YOUR OBJECTIVE — Return, exactly as written, every line from the first line of the data below through the line that contains "cover_edge_r = 1.5; // [0.5:0.5:3]".

--- Begin DATA EXTRACT ---

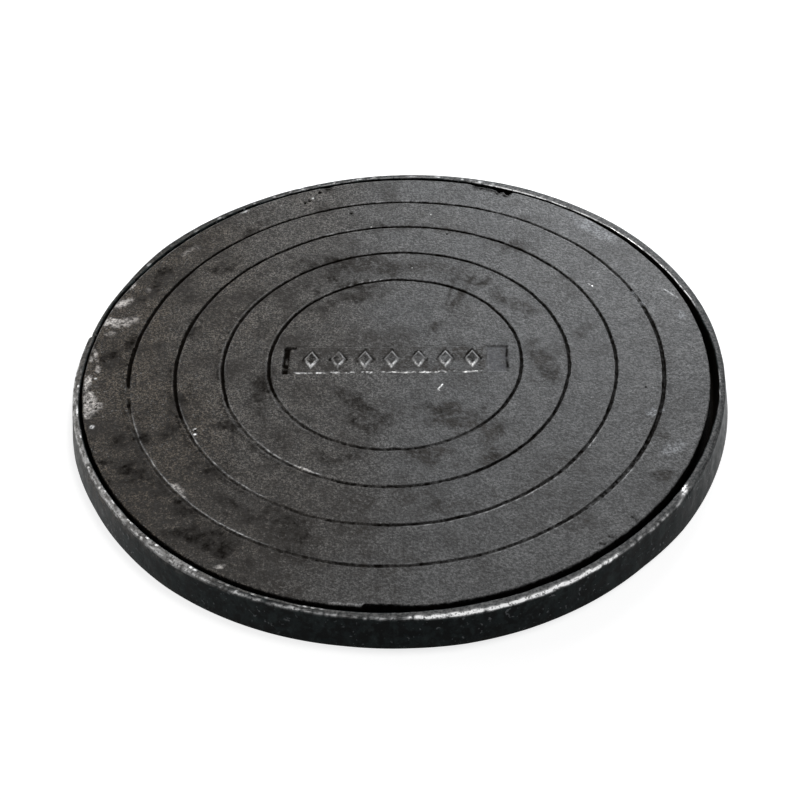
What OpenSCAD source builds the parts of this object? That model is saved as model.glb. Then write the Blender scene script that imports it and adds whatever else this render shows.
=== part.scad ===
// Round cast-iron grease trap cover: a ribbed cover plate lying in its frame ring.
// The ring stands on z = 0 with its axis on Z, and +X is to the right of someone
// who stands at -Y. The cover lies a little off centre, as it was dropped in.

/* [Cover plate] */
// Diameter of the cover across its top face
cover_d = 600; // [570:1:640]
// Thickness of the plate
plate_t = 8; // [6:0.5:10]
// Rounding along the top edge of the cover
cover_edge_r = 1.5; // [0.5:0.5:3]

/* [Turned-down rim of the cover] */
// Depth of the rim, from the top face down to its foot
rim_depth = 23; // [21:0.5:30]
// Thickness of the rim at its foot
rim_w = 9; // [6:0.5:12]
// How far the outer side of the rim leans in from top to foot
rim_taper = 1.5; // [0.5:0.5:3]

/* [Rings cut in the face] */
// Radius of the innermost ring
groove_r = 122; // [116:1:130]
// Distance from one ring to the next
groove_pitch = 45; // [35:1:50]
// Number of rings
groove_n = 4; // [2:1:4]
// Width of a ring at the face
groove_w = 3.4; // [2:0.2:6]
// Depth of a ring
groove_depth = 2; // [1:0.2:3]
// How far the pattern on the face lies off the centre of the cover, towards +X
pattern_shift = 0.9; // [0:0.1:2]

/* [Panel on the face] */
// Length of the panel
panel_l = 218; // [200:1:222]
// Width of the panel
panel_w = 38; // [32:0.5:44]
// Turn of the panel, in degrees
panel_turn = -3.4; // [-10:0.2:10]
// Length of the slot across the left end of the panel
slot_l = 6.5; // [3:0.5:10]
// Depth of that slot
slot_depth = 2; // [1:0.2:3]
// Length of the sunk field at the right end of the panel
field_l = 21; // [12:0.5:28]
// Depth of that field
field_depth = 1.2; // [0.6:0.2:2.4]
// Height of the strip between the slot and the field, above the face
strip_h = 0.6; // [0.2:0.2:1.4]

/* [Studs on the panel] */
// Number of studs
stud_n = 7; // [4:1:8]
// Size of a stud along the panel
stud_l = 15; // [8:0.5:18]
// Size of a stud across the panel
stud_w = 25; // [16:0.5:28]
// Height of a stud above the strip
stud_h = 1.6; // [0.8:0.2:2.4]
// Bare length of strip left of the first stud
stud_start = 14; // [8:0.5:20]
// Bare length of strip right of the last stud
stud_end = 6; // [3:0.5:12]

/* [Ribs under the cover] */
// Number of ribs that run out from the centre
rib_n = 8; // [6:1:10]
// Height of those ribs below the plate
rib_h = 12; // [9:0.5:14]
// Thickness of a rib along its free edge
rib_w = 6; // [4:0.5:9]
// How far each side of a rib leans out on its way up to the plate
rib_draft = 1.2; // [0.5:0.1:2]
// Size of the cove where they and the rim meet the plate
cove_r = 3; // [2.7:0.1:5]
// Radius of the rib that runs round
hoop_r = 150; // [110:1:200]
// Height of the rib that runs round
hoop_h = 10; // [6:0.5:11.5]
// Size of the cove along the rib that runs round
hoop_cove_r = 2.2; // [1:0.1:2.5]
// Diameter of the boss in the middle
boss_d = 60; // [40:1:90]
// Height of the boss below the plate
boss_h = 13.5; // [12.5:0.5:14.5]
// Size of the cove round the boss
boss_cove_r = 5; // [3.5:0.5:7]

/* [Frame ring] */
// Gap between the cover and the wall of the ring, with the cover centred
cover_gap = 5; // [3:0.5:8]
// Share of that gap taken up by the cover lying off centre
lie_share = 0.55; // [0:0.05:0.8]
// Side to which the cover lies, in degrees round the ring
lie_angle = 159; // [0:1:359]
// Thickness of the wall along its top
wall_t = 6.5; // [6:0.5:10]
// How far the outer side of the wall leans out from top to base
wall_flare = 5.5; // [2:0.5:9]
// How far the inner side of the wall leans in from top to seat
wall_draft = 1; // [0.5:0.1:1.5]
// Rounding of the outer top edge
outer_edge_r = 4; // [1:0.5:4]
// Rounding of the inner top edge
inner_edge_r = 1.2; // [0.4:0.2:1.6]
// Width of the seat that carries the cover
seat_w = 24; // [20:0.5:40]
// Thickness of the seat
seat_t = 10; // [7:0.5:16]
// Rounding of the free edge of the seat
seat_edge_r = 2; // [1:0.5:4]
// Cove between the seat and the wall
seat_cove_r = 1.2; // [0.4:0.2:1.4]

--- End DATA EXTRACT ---

FULL OUTPUT —
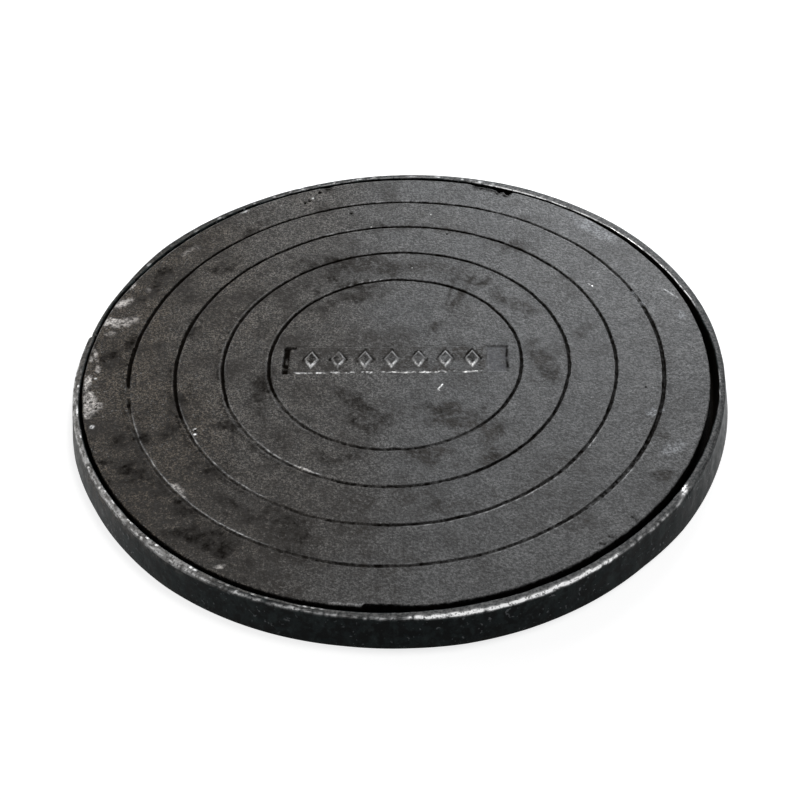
What OpenSCAD source builds the parts of this object? That model is saved as model.glb. Then write the Blender scene script that imports it and adds whatever else this render shows.
=== part.scad ===
// Round cast-iron grease trap cover: a ribbed cover plate lying in its frame ring.
// The ring stands on z = 0 with its axis on Z, and +X is to the right of someone
// who stands at -Y. The cover lies a little off centre, as it was dropped in.

/* [Cover plate] */
// Diameter of the cover across its top face
cover_d = 600; // [570:1:640]
// Thickness of the plate
plate_t = 8; // [6:0.5:10]
// Rounding along the top edge of the cover
cover_edge_r = 1.5; // [0.5:0.5:3]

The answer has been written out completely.